さらに注目すべきは、家康が甲冑を外交の道具としても活用していた点である。彼はイギリス国王ジェームズ1世や神聖ローマ皇帝ルドルフ2世に、日本の技術の粋を集めた甲冑を贈っている 18 。これは、彼が甲冑を単なる武具としてではなく、国家の威信と最高の工芸技術を示す外交ツールとして明確に認識していたことを示している。特に、神聖ローマ皇帝に贈られたとされる「文字威胴丸具足」は、本具足と同様に威しで文様を描くという共通の特徴を持つ 21 。この事実は、家康が「威しによる文様表現」という様式を、自らの権威を象徴する一種の「徳川スタイル」として確立し、それを国内外に戦略的に発信しようとしていた可能性さえ示唆している。
本具足の、見る者を圧倒する大胆な構図、鮮やかな色彩の対比、そして贅を尽くした精緻な作りは、織田信長に始まり豊臣秀吉の下で絢爛豪華に開花した、力強く生命力に満ちた桃山文化の精神そのものである 22 。

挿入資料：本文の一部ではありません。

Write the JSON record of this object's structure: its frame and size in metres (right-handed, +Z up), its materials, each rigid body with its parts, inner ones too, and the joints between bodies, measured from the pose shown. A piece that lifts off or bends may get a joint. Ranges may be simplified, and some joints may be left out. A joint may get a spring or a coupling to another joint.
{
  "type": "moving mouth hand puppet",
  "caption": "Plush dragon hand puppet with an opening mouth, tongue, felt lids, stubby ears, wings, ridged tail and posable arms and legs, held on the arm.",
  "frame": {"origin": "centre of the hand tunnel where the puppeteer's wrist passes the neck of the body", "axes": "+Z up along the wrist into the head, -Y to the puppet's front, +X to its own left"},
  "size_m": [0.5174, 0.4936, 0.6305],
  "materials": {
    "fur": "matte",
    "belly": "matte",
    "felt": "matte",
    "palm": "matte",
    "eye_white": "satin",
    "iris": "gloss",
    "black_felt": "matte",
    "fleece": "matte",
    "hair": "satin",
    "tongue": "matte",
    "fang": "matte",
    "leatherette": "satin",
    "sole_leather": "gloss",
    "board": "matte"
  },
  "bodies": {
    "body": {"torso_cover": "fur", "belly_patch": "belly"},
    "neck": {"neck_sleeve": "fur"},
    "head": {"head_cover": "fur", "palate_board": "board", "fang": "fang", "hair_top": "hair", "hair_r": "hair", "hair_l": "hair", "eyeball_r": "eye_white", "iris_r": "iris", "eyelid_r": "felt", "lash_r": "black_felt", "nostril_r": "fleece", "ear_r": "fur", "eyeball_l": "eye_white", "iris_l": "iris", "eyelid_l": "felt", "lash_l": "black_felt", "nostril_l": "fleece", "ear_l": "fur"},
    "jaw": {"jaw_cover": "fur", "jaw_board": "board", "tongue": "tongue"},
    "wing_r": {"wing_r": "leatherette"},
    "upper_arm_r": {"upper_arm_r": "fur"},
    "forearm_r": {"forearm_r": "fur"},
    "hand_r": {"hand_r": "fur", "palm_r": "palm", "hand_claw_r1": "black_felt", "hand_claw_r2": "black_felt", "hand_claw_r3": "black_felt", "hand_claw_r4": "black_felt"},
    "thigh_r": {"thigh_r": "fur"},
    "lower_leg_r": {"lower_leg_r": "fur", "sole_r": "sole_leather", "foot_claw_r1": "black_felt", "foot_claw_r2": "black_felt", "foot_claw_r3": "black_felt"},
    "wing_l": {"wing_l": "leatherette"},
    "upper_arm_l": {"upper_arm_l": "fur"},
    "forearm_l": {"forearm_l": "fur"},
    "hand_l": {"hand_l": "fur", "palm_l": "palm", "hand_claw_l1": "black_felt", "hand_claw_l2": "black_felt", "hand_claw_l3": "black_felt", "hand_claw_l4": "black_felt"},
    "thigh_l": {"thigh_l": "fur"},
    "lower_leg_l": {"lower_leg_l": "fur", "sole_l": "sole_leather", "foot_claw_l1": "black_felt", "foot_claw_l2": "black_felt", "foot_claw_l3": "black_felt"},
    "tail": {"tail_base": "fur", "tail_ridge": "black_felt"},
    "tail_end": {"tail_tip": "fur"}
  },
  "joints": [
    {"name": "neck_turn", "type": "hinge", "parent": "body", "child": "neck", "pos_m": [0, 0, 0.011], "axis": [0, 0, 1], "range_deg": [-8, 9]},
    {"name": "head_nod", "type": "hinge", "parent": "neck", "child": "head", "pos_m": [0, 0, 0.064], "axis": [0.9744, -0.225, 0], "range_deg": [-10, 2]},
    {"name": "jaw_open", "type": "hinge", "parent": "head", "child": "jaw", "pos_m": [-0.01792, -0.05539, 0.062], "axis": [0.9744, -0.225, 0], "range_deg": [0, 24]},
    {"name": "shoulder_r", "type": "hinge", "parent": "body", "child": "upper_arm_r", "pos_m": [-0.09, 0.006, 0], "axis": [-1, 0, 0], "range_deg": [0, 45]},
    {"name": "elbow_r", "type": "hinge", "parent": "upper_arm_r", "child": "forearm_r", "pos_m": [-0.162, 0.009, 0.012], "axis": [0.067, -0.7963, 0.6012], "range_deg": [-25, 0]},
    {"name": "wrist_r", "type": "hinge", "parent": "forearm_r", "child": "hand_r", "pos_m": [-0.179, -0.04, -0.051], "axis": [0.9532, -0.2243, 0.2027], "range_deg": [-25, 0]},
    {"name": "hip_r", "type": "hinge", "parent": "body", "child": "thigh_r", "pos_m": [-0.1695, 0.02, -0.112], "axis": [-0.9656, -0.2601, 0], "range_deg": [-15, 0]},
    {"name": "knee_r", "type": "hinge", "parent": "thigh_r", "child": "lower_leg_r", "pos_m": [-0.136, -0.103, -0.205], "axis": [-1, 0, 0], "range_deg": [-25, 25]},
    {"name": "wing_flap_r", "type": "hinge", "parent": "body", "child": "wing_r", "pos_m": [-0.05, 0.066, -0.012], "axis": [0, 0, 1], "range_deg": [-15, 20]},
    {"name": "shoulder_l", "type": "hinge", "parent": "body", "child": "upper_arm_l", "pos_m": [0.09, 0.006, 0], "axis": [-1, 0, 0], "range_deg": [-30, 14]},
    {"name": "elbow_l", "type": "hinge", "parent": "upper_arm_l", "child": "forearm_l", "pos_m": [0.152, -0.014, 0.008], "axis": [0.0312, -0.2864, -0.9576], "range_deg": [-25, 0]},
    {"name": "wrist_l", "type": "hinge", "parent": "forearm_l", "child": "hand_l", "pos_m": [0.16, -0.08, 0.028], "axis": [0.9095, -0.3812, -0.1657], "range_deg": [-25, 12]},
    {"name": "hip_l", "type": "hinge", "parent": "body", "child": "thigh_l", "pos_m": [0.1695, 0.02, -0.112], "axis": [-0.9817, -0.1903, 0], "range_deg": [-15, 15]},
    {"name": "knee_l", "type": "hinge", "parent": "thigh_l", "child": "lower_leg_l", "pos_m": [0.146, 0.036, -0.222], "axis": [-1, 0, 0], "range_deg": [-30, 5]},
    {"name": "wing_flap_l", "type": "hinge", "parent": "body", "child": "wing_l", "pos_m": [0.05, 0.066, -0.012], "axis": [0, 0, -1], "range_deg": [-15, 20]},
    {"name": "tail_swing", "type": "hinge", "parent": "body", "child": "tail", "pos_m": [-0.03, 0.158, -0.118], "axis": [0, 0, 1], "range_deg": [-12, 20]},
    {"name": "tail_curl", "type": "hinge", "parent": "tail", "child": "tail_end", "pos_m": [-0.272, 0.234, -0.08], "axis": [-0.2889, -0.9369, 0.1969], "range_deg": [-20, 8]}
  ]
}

戦国の世が終わり、新たな泰平の世が訪れる予感の中で、人々が抱いた高揚感やエネルギーが、この一領の具足に凝縮されているかのようである。
その普遍的な魅力は、時代を超えて現代にまで及んでいる。近年、本具足のアイコニックなデザインは、西陣織のポーチといったミュージアムグッズに採用され、多くの人々の手に渡っている 1 。また、Jリーグの名古屋グランパスエイトとの連携企画では、地域のシンボルとしてその兜がモチーフとして活用されるなど、新たな文化的価値を生み出し続けている 25 。これは、本具足が歴史的遺物として博物館のケースに鎮座するだけでなく、現代においても人々を魅了し、インスピレーションを与える生きた文化的アイコンであることを明確に示している。
本報告書で詳述してきたように、「花色日の丸威胴丸具足」は、単なる一領の甲冑ではない。それは、桃山時代の最高水準の工芸技術が見事に結実した美術工芸品であると同時に、徳川家康という稀代の政治家の、多面的で戦略的な甲冑観と、天下人としての自己演出術を雄弁に物語る一級の歴史資料である。
その所有者をめぐる伝来の変遷、すなわち秀吉所用説から家康所用説への転換は、思い込みやイメージではなく、信頼性の高い一次史料に基づいて歴史を解明していく学術研究の重要性を我々に教えてくれる。そしてそれは、歴史像というものが固定されたものではなく、新たな発見によって常に再構築されていくダイナミックな過程そのものを体現している。
戦いのための道具という本来の機能を遥かに超え、美意識、技術、権威、そして歴史の記憶が幾重にも織り込まれた「花色日の丸威胴丸具足」。それは、戦国という激動の時代が生み出した、日本が世界に誇るべき類稀なる文化遺産であり、その価値と物語は、これからも永く後世に語り継がれていくべきものである。